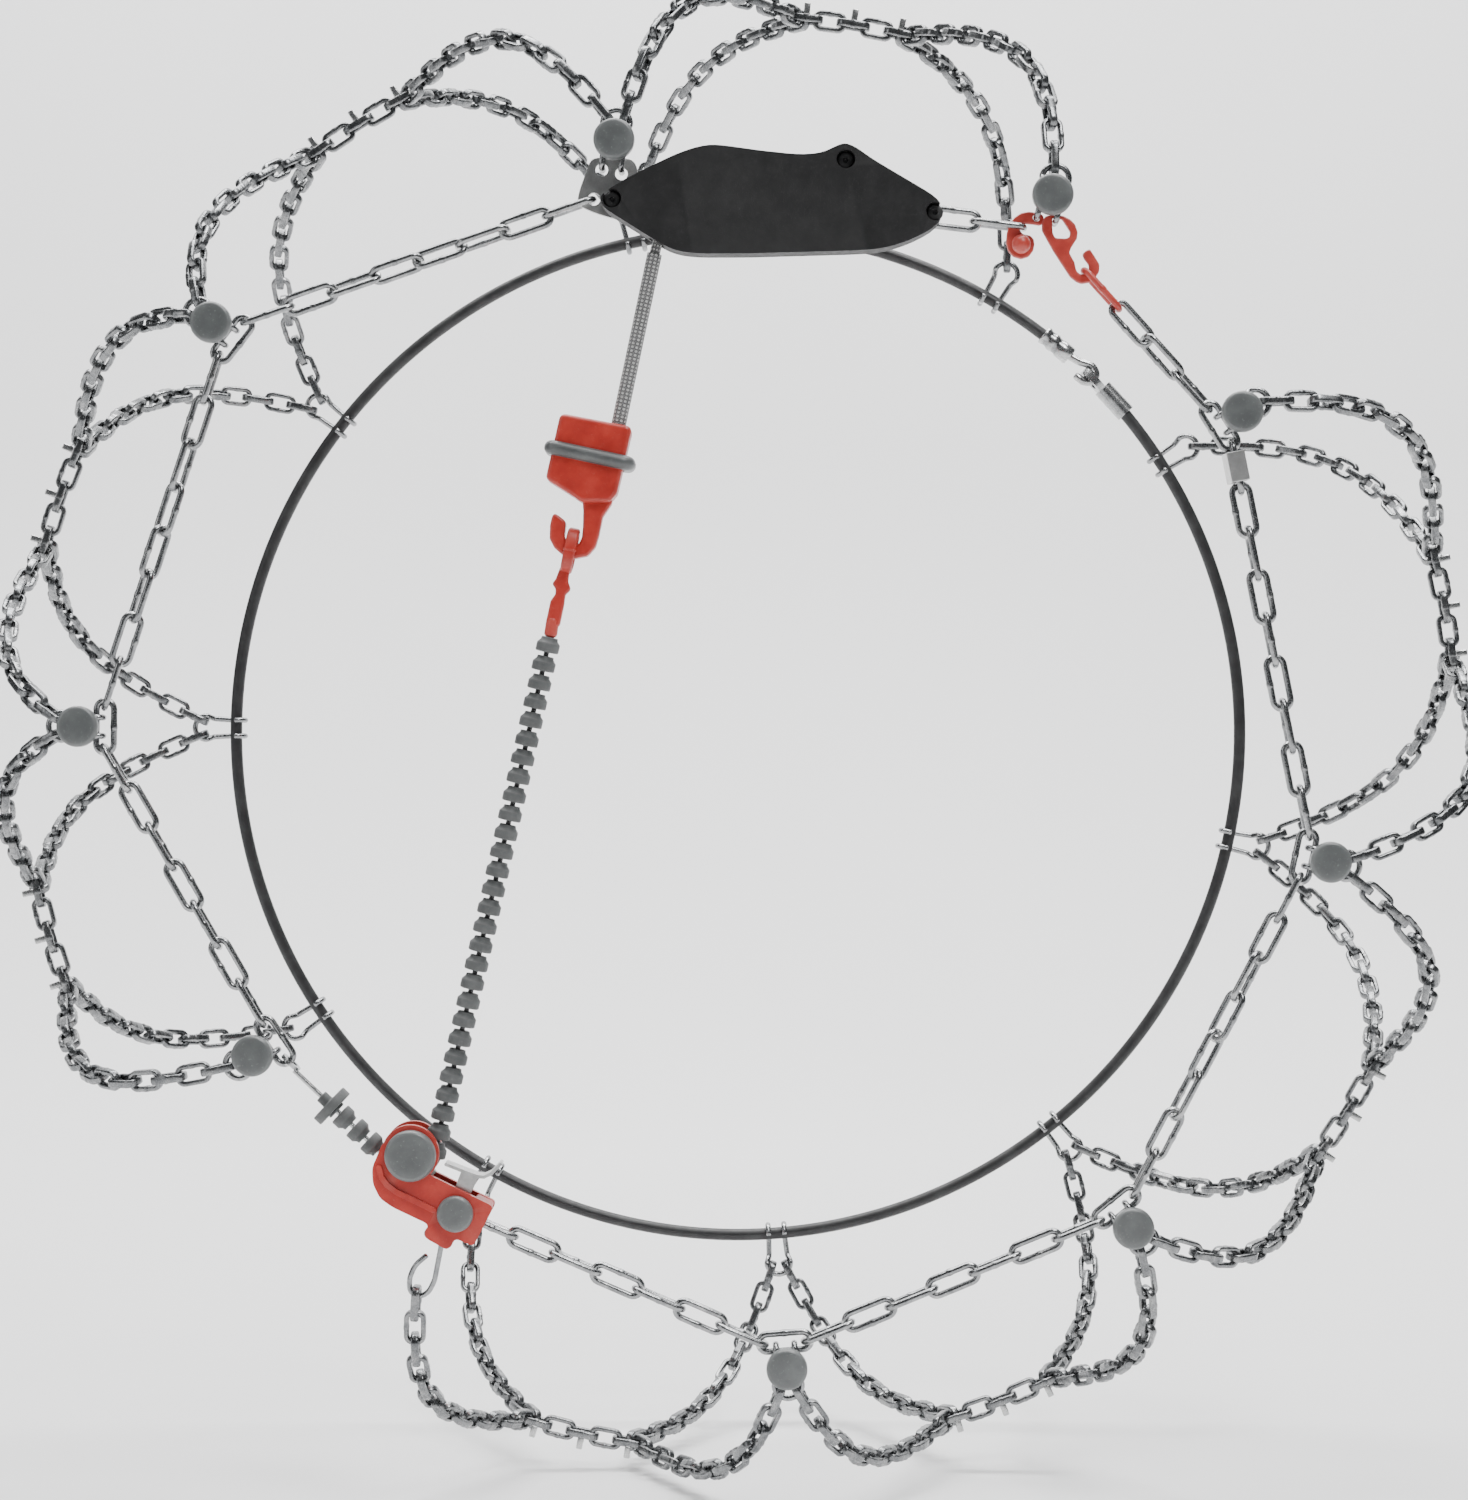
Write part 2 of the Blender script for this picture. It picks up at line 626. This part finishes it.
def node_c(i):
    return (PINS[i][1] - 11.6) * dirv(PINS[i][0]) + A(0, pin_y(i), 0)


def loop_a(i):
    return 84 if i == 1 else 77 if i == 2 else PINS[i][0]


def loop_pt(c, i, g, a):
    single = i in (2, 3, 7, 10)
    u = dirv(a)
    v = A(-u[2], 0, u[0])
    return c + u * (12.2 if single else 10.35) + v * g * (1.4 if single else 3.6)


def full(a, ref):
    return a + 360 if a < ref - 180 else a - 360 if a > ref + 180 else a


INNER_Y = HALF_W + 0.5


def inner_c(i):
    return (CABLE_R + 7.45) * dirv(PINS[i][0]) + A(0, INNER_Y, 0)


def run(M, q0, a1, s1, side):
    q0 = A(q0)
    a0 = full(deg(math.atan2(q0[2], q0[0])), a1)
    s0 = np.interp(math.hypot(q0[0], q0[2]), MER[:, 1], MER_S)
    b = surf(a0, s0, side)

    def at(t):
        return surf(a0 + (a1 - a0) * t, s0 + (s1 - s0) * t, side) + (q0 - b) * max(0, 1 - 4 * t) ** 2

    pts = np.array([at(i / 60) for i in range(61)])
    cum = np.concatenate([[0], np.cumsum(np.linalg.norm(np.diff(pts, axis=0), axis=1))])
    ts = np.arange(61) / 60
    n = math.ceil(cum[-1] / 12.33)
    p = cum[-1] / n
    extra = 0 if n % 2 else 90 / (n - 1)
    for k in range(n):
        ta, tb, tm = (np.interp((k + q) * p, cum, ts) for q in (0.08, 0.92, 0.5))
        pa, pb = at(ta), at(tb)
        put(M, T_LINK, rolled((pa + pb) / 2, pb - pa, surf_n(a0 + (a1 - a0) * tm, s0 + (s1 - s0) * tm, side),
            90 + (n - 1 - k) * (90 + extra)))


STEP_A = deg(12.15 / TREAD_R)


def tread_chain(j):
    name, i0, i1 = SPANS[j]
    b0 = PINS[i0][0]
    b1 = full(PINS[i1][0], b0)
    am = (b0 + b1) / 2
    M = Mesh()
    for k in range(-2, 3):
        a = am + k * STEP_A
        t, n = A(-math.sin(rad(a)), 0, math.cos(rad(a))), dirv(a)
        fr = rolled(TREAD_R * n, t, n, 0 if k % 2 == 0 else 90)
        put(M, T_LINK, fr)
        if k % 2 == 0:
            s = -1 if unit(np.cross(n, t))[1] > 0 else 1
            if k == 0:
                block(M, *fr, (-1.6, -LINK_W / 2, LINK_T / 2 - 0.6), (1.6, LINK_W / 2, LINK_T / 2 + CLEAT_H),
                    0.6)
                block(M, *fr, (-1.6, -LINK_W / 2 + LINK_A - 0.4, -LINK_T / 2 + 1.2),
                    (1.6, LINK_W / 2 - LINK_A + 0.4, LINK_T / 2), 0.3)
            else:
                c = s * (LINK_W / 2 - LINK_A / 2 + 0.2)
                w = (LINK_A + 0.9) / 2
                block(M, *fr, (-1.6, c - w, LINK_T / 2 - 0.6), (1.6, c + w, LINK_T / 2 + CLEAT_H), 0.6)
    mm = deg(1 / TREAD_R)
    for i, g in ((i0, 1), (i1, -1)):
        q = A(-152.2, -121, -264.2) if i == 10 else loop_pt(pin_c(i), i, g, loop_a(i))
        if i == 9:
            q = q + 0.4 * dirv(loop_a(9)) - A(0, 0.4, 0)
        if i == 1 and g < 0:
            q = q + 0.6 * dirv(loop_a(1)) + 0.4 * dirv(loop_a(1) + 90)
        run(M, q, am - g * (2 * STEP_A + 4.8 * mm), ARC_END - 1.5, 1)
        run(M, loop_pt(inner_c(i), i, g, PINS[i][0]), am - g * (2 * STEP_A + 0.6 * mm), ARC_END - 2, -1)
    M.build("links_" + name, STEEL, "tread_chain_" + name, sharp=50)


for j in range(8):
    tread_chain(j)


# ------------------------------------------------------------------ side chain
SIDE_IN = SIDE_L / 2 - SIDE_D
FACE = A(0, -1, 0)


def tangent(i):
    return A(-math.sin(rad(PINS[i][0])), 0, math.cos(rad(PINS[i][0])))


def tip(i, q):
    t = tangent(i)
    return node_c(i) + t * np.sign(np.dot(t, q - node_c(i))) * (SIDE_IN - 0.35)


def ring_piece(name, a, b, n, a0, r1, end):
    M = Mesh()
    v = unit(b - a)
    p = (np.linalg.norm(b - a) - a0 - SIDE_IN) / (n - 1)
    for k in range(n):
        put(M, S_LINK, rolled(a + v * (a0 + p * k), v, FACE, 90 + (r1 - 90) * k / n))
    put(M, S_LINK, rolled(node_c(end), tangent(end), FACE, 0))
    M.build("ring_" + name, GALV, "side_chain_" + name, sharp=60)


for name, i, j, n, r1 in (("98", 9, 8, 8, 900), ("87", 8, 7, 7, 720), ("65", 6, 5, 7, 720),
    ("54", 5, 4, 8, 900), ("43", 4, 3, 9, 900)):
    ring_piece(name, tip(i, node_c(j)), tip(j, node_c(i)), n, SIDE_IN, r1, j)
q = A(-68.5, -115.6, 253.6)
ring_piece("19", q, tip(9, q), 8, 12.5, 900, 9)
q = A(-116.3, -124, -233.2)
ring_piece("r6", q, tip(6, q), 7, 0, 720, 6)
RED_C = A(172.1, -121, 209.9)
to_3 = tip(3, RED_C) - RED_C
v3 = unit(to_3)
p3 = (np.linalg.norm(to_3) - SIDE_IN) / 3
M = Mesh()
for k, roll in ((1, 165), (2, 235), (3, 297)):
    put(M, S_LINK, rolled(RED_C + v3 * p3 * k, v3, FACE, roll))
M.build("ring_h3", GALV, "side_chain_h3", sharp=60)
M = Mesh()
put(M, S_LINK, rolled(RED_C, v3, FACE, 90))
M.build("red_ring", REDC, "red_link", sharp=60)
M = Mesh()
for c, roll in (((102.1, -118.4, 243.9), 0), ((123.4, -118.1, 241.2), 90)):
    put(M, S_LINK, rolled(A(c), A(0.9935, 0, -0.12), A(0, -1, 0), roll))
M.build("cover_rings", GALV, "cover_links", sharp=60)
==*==
Your goal:
Using the listing above, reproduce each line without omission.

Exercise response:
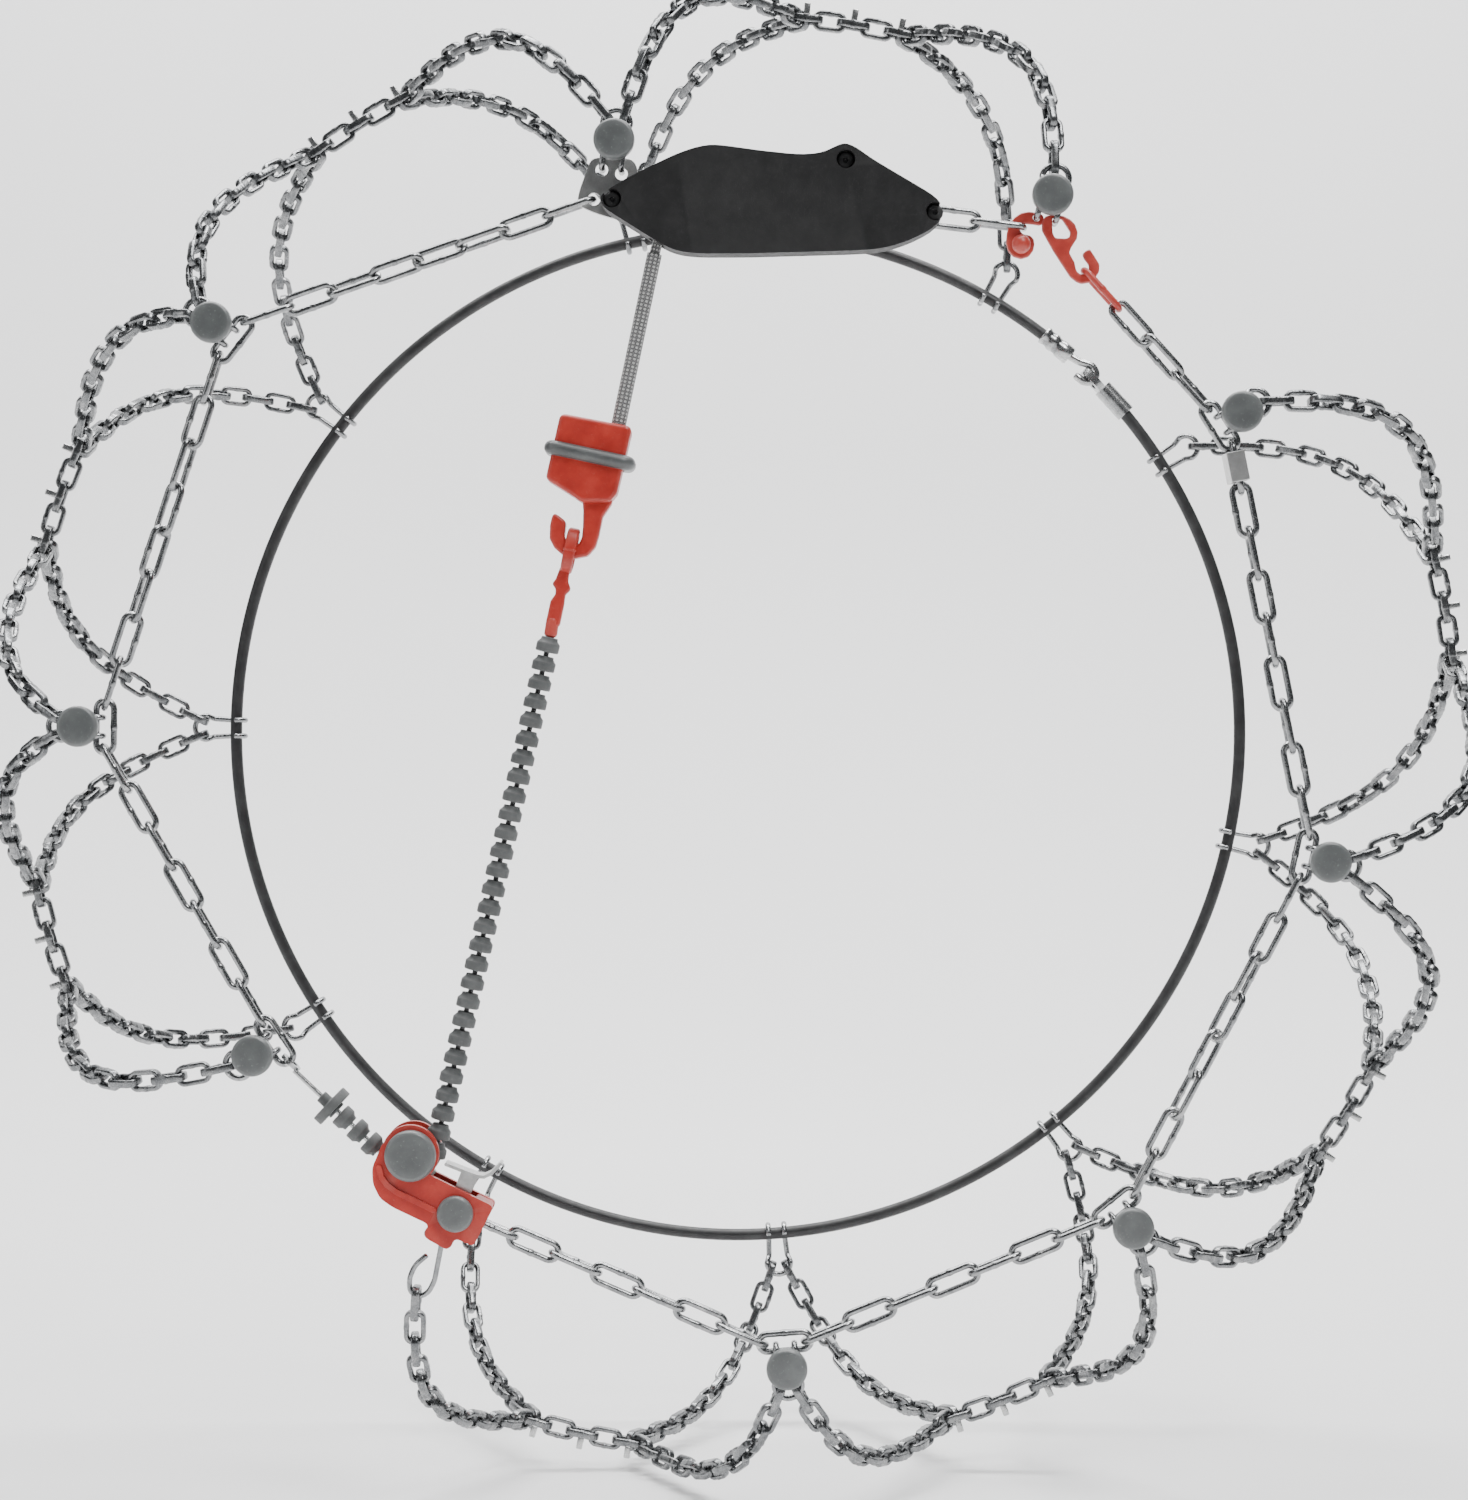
Write part 2 of the Blender script for this picture. It picks up at line 626. This part finishes it.
def node_c(i):
    return (PINS[i][1] - 11.6) * dirv(PINS[i][0]) + A(0, pin_y(i), 0)


def loop_a(i):
    return 84 if i == 1 else 77 if i == 2 else PINS[i][0]


def loop_pt(c, i, g, a):
    single = i in (2, 3, 7, 10)
    u = dirv(a)
    v = A(-u[2], 0, u[0])
    return c + u * (12.2 if single else 10.35) + v * g * (1.4 if single else 3.6)


def full(a, ref):
    return a + 360 if a < ref - 180 else a - 360 if a > ref + 180 else a


INNER_Y = HALF_W + 0.5


def inner_c(i):
    return (CABLE_R + 7.45) * dirv(PINS[i][0]) + A(0, INNER_Y, 0)


def run(M, q0, a1, s1, side):
    q0 = A(q0)
    a0 = full(deg(math.atan2(q0[2], q0[0])), a1)
    s0 = np.interp(math.hypot(q0[0], q0[2]), MER[:, 1], MER_S)
    b = surf(a0, s0, side)

    def at(t):
        return surf(a0 + (a1 - a0) * t, s0 + (s1 - s0) * t, side) + (q0 - b) * max(0, 1 - 4 * t) ** 2

    pts = np.array([at(i / 60) for i in range(61)])
    cum = np.concatenate([[0], np.cumsum(np.linalg.norm(np.diff(pts, axis=0), axis=1))])
    ts = np.arange(61) / 60
    n = math.ceil(cum[-1] / 12.33)
    p = cum[-1] / n
    extra = 0 if n % 2 else 90 / (n - 1)
    for k in range(n):
        ta, tb, tm = (np.interp((k + q) * p, cum, ts) for q in (0.08, 0.92, 0.5))
        pa, pb = at(ta), at(tb)
        put(M, T_LINK, rolled((pa + pb) / 2, pb - pa, surf_n(a0 + (a1 - a0) * tm, s0 + (s1 - s0) * tm, side),
            90 + (n - 1 - k) * (90 + extra)))


STEP_A = deg(12.15 / TREAD_R)


def tread_chain(j):
    name, i0, i1 = SPANS[j]
    b0 = PINS[i0][0]
    b1 = full(PINS[i1][0], b0)
    am = (b0 + b1) / 2
    M = Mesh()
    for k in range(-2, 3):
        a = am + k * STEP_A
        t, n = A(-math.sin(rad(a)), 0, math.cos(rad(a))), dirv(a)
        fr = rolled(TREAD_R * n, t, n, 0 if k % 2 == 0 else 90)
        put(M, T_LINK, fr)
        if k % 2 == 0:
            s = -1 if unit(np.cross(n, t))[1] > 0 else 1
            if k == 0:
                block(M, *fr, (-1.6, -LINK_W / 2, LINK_T / 2 - 0.6), (1.6, LINK_W / 2, LINK_T / 2 + CLEAT_H),
                    0.6)
                block(M, *fr, (-1.6, -LINK_W / 2 + LINK_A - 0.4, -LINK_T / 2 + 1.2),
                    (1.6, LINK_W / 2 - LINK_A + 0.4, LINK_T / 2), 0.3)
            else:
                c = s * (LINK_W / 2 - LINK_A / 2 + 0.2)
                w = (LINK_A + 0.9) / 2
                block(M, *fr, (-1.6, c - w, LINK_T / 2 - 0.6), (1.6, c + w, LINK_T / 2 + CLEAT_H), 0.6)
    mm = deg(1 / TREAD_R)
    for i, g in ((i0, 1), (i1, -1)):
        q = A(-152.2, -121, -264.2) if i == 10 else loop_pt(pin_c(i), i, g, loop_a(i))
        if i == 9:
            q = q + 0.4 * dirv(loop_a(9)) - A(0, 0.4, 0)
        if i == 1 and g < 0:
            q = q + 0.6 * dirv(loop_a(1)) + 0.4 * dirv(loop_a(1) + 90)
        run(M, q, am - g * (2 * STEP_A + 4.8 * mm), ARC_END - 1.5, 1)
        run(M, loop_pt(inner_c(i), i, g, PINS[i][0]), am - g * (2 * STEP_A + 0.6 * mm), ARC_END - 2, -1)
    M.build("links_" + name, STEEL, "tread_chain_" + name, sharp=50)


for j in range(8):
    tread_chain(j)


# ------------------------------------------------------------------ side chain
SIDE_IN = SIDE_L / 2 - SIDE_D
FACE = A(0, -1, 0)


def tangent(i):
    return A(-math.sin(rad(PINS[i][0])), 0, math.cos(rad(PINS[i][0])))


def tip(i, q):
    t = tangent(i)
    return node_c(i) + t * np.sign(np.dot(t, q - node_c(i))) * (SIDE_IN - 0.35)


def ring_piece(name, a, b, n, a0, r1, end):
    M = Mesh()
    v = unit(b - a)
    p = (np.linalg.norm(b - a) - a0 - SIDE_IN) / (n - 1)
    for k in range(n):
        put(M, S_LINK, rolled(a + v * (a0 + p * k), v, FACE, 90 + (r1 - 90) * k / n))
    put(M, S_LINK, rolled(node_c(end), tangent(end), FACE, 0))
    M.build("ring_" + name, GALV, "side_chain_" + name, sharp=60)


for name, i, j, n, r1 in (("98", 9, 8, 8, 900), ("87", 8, 7, 7, 720), ("65", 6, 5, 7, 720),
    ("54", 5, 4, 8, 900), ("43", 4, 3, 9, 900)):
    ring_piece(name, tip(i, node_c(j)), tip(j, node_c(i)), n, SIDE_IN, r1, j)
q = A(-68.5, -115.6, 253.6)
ring_piece("19", q, tip(9, q), 8, 12.5, 900, 9)
q = A(-116.3, -124, -233.2)
ring_piece("r6", q, tip(6, q), 7, 0, 720, 6)
RED_C = A(172.1, -121, 209.9)
to_3 = tip(3, RED_C) - RED_C
v3 = unit(to_3)
p3 = (np.linalg.norm(to_3) - SIDE_IN) / 3
M = Mesh()
for k, roll in ((1, 165), (2, 235), (3, 297)):
    put(M, S_LINK, rolled(RED_C + v3 * p3 * k, v3, FACE, roll))
M.build("ring_h3", GALV, "side_chain_h3", sharp=60)
M = Mesh()
put(M, S_LINK, rolled(RED_C, v3, FACE, 90))
M.build("red_ring", REDC, "red_link", sharp=60)
M = Mesh()
for c, roll in (((102.1, -118.4, 243.9), 0), ((123.4, -118.1, 241.2), 90)):
    put(M, S_LINK, rolled(A(c), A(0.9935, 0, -0.12), A(0, -1, 0), roll))
M.build("cover_rings", GALV, "cover_links", sharp=60)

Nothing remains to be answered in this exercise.